* Stated problem *
Up to and including the line containing "from math import cos, radians, sin", please reproduce the lines of the listing below, starting from the top.

* The input *
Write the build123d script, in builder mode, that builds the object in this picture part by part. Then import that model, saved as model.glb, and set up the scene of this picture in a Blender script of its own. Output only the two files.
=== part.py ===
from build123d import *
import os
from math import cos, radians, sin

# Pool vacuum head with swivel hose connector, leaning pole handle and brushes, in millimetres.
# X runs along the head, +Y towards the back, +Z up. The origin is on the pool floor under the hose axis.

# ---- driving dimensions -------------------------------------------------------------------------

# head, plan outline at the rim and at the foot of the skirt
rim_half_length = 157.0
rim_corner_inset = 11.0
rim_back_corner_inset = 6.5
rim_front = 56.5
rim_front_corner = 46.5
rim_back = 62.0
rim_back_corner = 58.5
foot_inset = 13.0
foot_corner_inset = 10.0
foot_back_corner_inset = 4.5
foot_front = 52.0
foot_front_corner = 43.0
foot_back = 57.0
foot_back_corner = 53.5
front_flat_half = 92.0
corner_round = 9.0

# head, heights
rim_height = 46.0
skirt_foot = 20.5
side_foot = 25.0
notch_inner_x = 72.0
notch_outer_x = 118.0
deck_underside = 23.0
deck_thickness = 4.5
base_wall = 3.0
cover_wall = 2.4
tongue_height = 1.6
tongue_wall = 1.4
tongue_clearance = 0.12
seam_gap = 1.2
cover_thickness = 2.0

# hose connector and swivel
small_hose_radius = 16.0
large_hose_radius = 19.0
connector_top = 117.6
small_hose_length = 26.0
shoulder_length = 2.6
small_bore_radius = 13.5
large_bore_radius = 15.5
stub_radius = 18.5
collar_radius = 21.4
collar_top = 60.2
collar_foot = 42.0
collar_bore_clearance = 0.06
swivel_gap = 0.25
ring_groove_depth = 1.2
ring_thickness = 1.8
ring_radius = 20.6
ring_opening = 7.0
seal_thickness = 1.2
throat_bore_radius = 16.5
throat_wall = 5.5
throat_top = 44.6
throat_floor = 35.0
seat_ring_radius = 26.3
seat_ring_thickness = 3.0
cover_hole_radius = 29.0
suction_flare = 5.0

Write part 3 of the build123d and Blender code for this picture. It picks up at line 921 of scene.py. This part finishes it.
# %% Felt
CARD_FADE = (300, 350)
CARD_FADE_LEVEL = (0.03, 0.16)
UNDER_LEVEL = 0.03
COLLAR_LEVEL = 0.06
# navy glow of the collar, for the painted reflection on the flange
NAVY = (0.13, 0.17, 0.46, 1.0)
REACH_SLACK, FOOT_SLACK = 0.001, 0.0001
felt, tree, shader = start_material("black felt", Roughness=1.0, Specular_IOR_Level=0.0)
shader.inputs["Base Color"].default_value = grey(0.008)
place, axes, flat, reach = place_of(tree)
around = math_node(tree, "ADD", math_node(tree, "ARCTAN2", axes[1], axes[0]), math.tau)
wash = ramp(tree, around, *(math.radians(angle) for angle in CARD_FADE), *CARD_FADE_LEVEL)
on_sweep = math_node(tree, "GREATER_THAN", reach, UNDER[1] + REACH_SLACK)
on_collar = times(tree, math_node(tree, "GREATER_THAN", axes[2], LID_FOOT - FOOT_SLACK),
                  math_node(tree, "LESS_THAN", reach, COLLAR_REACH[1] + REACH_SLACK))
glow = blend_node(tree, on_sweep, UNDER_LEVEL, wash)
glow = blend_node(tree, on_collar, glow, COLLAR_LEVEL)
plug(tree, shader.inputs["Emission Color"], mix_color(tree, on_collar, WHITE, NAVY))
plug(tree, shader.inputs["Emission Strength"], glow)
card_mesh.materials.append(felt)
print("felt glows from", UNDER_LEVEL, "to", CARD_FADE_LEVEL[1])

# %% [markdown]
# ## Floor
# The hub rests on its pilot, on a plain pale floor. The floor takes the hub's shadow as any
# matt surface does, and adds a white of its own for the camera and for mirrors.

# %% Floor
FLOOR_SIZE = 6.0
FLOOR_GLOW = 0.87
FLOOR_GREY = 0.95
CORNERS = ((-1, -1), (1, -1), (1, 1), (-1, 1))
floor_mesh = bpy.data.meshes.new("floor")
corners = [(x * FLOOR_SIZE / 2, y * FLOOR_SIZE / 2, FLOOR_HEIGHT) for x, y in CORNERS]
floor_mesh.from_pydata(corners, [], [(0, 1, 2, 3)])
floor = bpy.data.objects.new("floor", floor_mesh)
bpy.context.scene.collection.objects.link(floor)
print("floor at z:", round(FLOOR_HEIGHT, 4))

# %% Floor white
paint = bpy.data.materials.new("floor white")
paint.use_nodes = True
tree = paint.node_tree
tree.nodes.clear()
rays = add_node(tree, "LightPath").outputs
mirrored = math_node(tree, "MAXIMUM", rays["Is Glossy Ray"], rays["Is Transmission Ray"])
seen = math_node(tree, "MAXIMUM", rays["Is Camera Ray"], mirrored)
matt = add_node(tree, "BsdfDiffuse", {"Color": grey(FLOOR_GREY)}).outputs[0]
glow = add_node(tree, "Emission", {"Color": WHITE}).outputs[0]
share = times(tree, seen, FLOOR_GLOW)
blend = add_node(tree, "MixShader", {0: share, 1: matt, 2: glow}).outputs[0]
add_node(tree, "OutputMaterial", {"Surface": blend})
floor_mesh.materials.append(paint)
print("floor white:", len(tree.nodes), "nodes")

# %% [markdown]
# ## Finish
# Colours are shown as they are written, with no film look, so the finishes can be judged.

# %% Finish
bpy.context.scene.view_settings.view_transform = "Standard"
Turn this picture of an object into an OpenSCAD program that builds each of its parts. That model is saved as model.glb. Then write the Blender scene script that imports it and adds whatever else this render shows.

* Task solution *
Write the build123d script, in builder mode, that builds the object in this picture part by part. Then import that model, saved as model.glb, and set up the scene of this picture in a Blender script of its own. Output only the two files.
=== part.py ===
from build123d import *
import os
from math import cos, radians, sin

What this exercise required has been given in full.